The world's oldest bank's shares last traded in Milan in December 2016 when Monte dei Paschi had to turn to Rome for help after failing to find buyers for a 5 billion euro (£4.57 billion) share issue needed to keep it afloat.

Shares in the Tuscan bank opened on Wednesday at 4.10 euros, which will constitute the reference price for the session, and then rose to as much as 4.73 euros, up 15 percent on the day.

That price is above the 4.28 euro level at which the stock was valued last month during an auction held to set the payment due to investors who bought insurance against the bank's default.

It is, however, well below the 6.49 euros paid by the state in August when it injected 3.85 billion euros into Monte dei Paschi, implying a large paper loss for the country's taxpayers.

The loss is even bigger for Monte dei Paschi's junior bondholders, including insurer Assicurazioni Generali (MI:GASI), who were hit by a mandatory debt-to-equity swap due to European Union rules that require investors in a bank to bear losses before any state aid.

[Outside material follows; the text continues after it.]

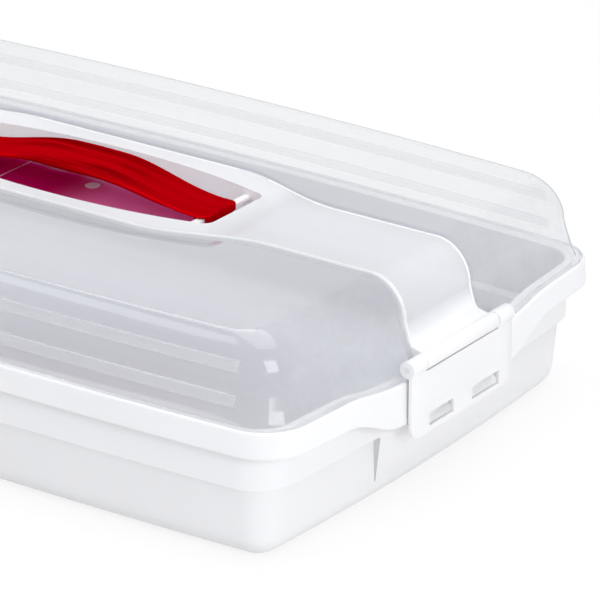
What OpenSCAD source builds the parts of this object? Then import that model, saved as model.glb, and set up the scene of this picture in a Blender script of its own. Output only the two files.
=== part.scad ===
// Cake carrier: a white tub with a rolled rim, a clear dome, a milky carry
// band over the dome with a red handle, and a hinged clip at each end.
// X runs along the length from clip to clip, Y across, Z up; the origin is
// the middle of the flat underside. The front clip is at +X. The dome tilts
// on the pin of the rear clip, which stays hooked under the rim.

/* [Tray] */
// Length over the rim, measured on the centre line
rim_l = 452; // [420:1:500]
// Width over the rim, measured on the centre line
rim_w = 295; // [270:1:330]
// Height of the rim above the table
rim_z = 71.7; // [64:0.1:84]
// Height of the rim's outer skirt
skirt_h = 13.4; // [10:0.1:18]
// Corner radius of the rim
rim_r = 26; // [20:0.5:34]
// Outward bow of the short ends
bow_x = 4.5; // [1:0.1:7]
// Outward bow of the long sides
bow_y = 6; // [1:0.1:9]
// Thickness of the tray's walls and floor
tray_wall = 2; // [1.6:0.1:2.6]
// Overhang of the rim past the upper wall, at the short ends
over_x = 10.5; // [8:0.1:13]
// Overhang of the rim past the upper wall, at the long sides
over_y = 6; // [5.6:0.1:9]
// Height of the ledge line round the tub
ledge_z = 38; // [30:0.5:44]
// Step of the wall at the ledge
ledge_step = 3.6; // [2:0.1:5]
// Inward lean of the tub's lower wall from the ledge to the floor
tub_lean = 2.4; // [1:0.1:4]
// Radius where the wall meets the floor
foot_r = 12; // [8:0.5:14]
// Half width of the flat panel on each short end
panel_half = 50; // [46:0.5:54]

/* [Rim dip at the clips] */
// Depth of the dip in the rim's top
dip_top = 4.7; // [3:0.1:6]
// Depth of the dip in the skirt's lower edge
dip_low = 13; // [10:0.1:15]
// Half width of the dip's flat middle
dip_flat = 45; // [44.5:0.5:50]
// Half width where the dip has run out
dip_end = 88; // [80:0.5:96]
// Width of the raised lip round the rim's top
lip_w = 2; // [1.6:0.1:3]
// Depth of the seat inside that lip
seat_d = 1.7; // [1.2:0.1:2.5]

/* [Lid] */
// Length of the dome at its foot
lid_l = 441; // [410:1:486]
// Width of the dome at its foot
lid_w = 284; // [262:1:316]
// Height of the dome's flat top above the table
lid_top = 112.3; // [108:0.1:140]
// Thickness of the dome
lid_wall = 1.8; // [1.4:0.1:2.4]
// Inward lean of the dome's walls, as run over rise
lid_lean = 0.3; // [0.1:0.01:0.34]
// Corner radius of the dome at its foot
lid_r = 22; // [16:0.5:28]
// Height of the rounding along the dome's top edge
round_z = 22; // [16:0.5:26]
// Run of that rounding at the short ends
round_x = 21; // [14:0.5:26]
// Run of that rounding at the long sides
round_y = 9; // [6:0.5:14]
// Width of the foot flange
flange_w = 3; // [2:0.1:3]
// Height of the two ribs along each long wall
rib_h = 6; // [4:0.1:8]
// Height of the lower rib's middle
rib_low_z = 82; // [79:0.5:84]
// Height of the upper rib's middle
rib_high_z = 98; // [95:0.5:99]
// How far the ribs stand proud
rib_out = 0.9; // [0.4:0.1:1.4]

/* [Carry band] */
// Half width of the band over the ends
band_half = 29; // [24:0.5:30]
// Half width of the band round the handle
band_bulge = 45.5; // [43:0.5:50]
// Thickness of the band
band_t = 2; // [1.6:0.1:2.6]
// How far the band's face lies below the dome's face
band_sunk = 1.9; // [1:0.1:2.4]
// Half length of the grip opening
well_a = 95; // [92:0.5:98]
// Half width of the grip opening
well_b = 38; // [34:0.5:40]
// Depth of the grip's floor below the band
well_d = 9.4; // [9.2:0.1:12]

/* [Handle] */
// Length of the handle from tip to tip
grip_l = 181; // [176:0.5:184]
// Rise of the grip's top above the band
grip_rise = 8; // [6:0.1:14]
// Thickness of the grip
grip_t = 3.2; // [2.6:0.1:4]
// Half width of the grip in its middle
grip_half = 17.5; // [15:0.5:22]
// Half width of the grip at its waists
waist_half = 14; // [11:0.5:15]
// How far the handle lifts before its hooks meet the bars
grip_lift = 1.5; // [0.8:0.1:2]

/* [Clips] */
// Width of a clip
clip_w = 87; // [82:0.5:88]
// Thickness of a clip's flap
clip_t = 1.8; // [1.4:0.1:2.4]
// Height of a clip's lower edge above the table
clip_low_z = 37; // [34:0.5:38]
// Radius of the knuckles
knuckle_r = 4.2; // [3.4:0.1:4.6]
// Height of the pin's axis above the table
pin_z = 73.5; // [73:0.1:76]
// Diameter of the pin
pin_d = 3.2; // [2.6:0.1:4]
// Reach of the hooks under the skirt
hook_reach = 3.2; // [2.4:0.1:4]

/* [Clearances] */
// Gap between pieces that move past each other
run_gap = 0.4; // [0.3:0.05:0.6]
// Gap between pieces that rest on each other
rest_gap = 0.3; // [0.2:0.05:0.5]
// Radial play of a pin in the band's knuckle
pin_play = 0.05; // [0.02:0.01:0.1]
// Radial play of a pin in the clip's knuckles
pin_grip = 0.01; // [0.01:0.01:0.02]
// Least distance of a pin's axis out from the dome's foot
pin_out = 5; // [4.9:0.1:7]

/* [Hidden] */
big = 400;

// Places of the tray's walls
skirt_low = rim_z - skirt_h;
upper_l = rim_l - 2 * over_x;
upper_w = rim_w - 2 * over_y;
lower_l = upper_l - 2 * ledge_step;
lower_w = upper_w - 2 * ledge_step;
seat_z = rim_z - seat_d;

// Places of the dome
foot_z = seat_z + rest_gap;
flange_top = foot_z + lid_wall;
band_top = lid_top - band_sunk;
floor_z = band_top - well_d;
keeper_t = 1.8;

// Places of the hinge
skirt_x = rim_l / 2;
pin_x = max(skirt_x - 0.5, lid_l / 2 + pin_out);
flap_in = pin_x + 0.5 + run_gap;
hook_in = skirt_x + run_gap - hook_reach;
ear_in = band_half + 2;

// Sampling of the outlines
end_ys = [0, 20, 38, dip_flat, panel_half - 1, panel_half + 1, 58, 65, 72, 79, dip_end, 100];
side_ts = [0, 0.35, 0.65, 0.85, 0.94, 0.97, 1];
corner_n = 5;

// Values from -last to last, through zero once
function both_ways(v) =
    concat([for (i = [len(v) - 1:-1:1]) -v[i]], v);

// 1 in the flat middle, 0 past the end, a smooth wave between
function wave(y, flat_half, end_half) =
    abs(y) <= flat_half ? 1
    : abs(y) >= end_half ? 0
    : (1 + cos(180 * (abs(y) - flat_half) / (end_half - flat_half))) / 2;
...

The stock was priced at 8.65 euros in the conversion and the bank raised 4.47 billion euros through it.

The state is compensating some retail bondholders by buying out their shares in exchange for Monte dei Paschi's senior debt, thus raising its stake to 68 percent and the average price paid to around 7 euros a share.

"After balance sheet de-risking and de-leveraging, the bank will try in the coming years to rebuild confidence and reach decent profitability," Milan-based broker Banca Akros said in a note resuming coverage of the stock with a "neutral" rating and a target price of 4.6 euros.

© Reuters. The entrance of Monte Dei Paschi di Siena is seen in San Gusme near Siena, Italy

To gain approval for the bailout, Monte dei Paschi agreed to a restructuring plan with EU authorities that envisages cutting 5,500 jobs and selling 26 billion euros in bad debts to reach a net profit of more than 1.2 billion euros in 2021.